OK, so we know that most but not all of the droplets crystallise in around 4 mins. Can we be more quantitative? Well we can try a couple of different models. These are the Weibull model (green curve) and the Gompertz model (red curve). Both models are fitted to the data2. Clearly, one model function, Gompertz, fits the data almost perfectly, while the other one, Weibull, is terrible.

There is a clear winner, the Gompertz model, but what does this mean? The short answer is that I do not know.

But maybe we can make some progress. Clearly the Weibull model is ruled out by the data, so something is wrong with it. What? Well the Weibull model basically assumes: 1) that each droplet has the approximately same number N >> 1 of sites where freezing can start; 2) that the freezing occurs whenever it starts at any one of these sites; 3) that the times for freezing at these sites are distributed according to some smooth distribution that goes down to zero3. The middle one of these assumptions is probably OK, it really should be the case that all it takes is for crystallisation to occur is for it to start at one of the sites. So the data suggest that different droplets either have different numbers of sites where crystallisation can start, or that somehow the distribution is jagged, due perhaps from it being due to contributions from more than one source.

On the other hand, the Gompertz model fits the data very well. What does the Gompertz model assume?

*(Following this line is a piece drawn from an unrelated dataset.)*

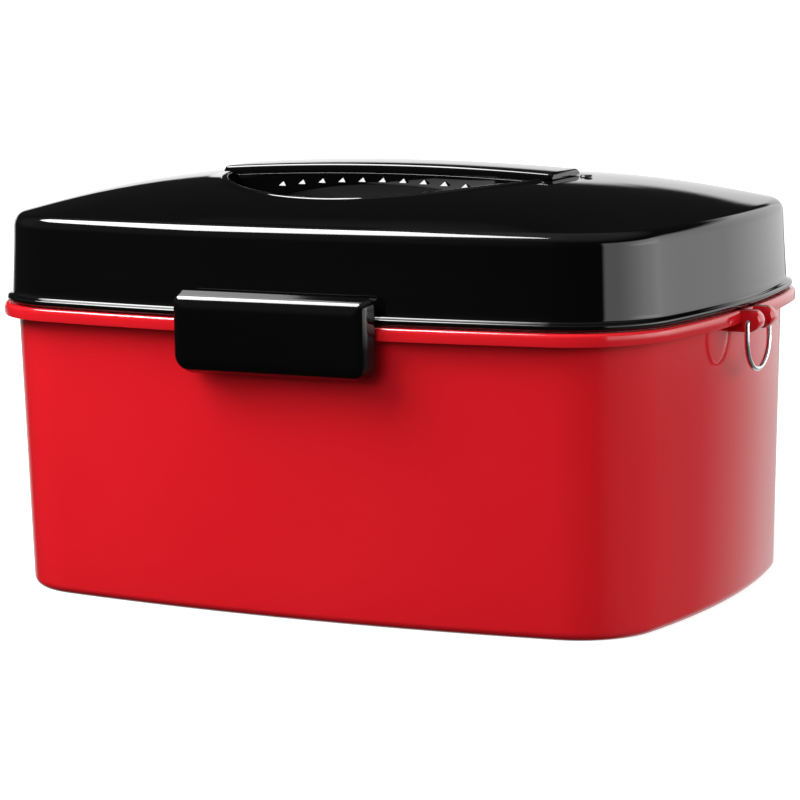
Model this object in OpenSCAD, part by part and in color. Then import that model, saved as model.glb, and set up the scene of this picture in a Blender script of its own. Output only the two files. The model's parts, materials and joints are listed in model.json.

Awkwardly there are two completely different ways to derive it4. The way I think is more plausible here is as follows. You assume that crystallisation starts off on one of a handful (< 10) of impurity (dirt) particles inside the tin droplet. Each particle of dirt is assumed identical but the time to crystallise varies from one tin droplet to another because just by chance some droplets have more particles of dirt than others5. The fit above corresponds to an average of about 1.2 dirt particles per liquid droplet2, but some droplets have more than this average number and some have fewer. About 30% of the droplets have no dirt at all and so never freeze – you can see this as both the data and the red curve reach a plateau at about 0.3, and then don’t drop any further6.

In a nutshell the Gompertz model is based on the idea that the droplets have a handful (< 10) of small particles and that some droplets freeze fast as by chance they have more than the average number of dirt particles, but some never freeze as by chance they have none. By contrast the Weibull model is based on the idea that there are many many sites but some are much better than others at inducing freezing. The fact the Gompertz fits the data so much better suggests that indeed the droplet to droplet variability is due to variability in just a handful of particles in the droplets. Maybe. This is just a tentative conclusion, as are many conclusions in scientific research, but at least I know more than when I started to plot the data and do the fits. And that is scientific progress.


1I read the data here from experiment 29, run 4 of the Fig. 3 in the original paper, using datathief, so ta to them.

2Not directly fitted. For the Weibull model: You can write the Weibull model for the fraction F(t) as ln[-ln[F(t)]] = a+b*ln[t], i.e., if you plot ln[-ln[F(t)]] vs.  ln[t] you should get a straight line, and it is better to fit to data plotted like this. Incidentally, on this plot the data do not fall on a straight line – good evidence that the Weibull model does not describe the data well. For the Gompertz model: You can write the Gompertz model as ln[F(t)] = – m[1-exp(kt)], and I fit to that. The best fit values are m = 1.18 and k = 0.019 /s. Here m is the mean number of dirt particles per tin droplet, and k is the rate per dirt particle.

3To get a Weibull this smooth distribution kind of has to be a power law, but a maths theorem says that for large enough N it should tend to a power law.

4The usual way of obtaining the Gompertz model function is not what I describe here. Here I am actually following a simplified version of a model Pound and La Mer themselves derived, which when I have simplified it becomes mathematically equivalent to the Gompertz model.

5You may have noticed I talk a lot about variability in the droplets of tin. If all the droplets were identical the fraction not frozen would be a simple exponential. You should be to see that the data do not fall on a simple exponential. So the tin droplets cannot all be the same.

6Each impurity contributes k which is about 0.02/s to the rate of freezing, i.e., droplets with one impurity freeze at a rate of 0.02/s, droplets with two impurity particles at 0.04/s, etc.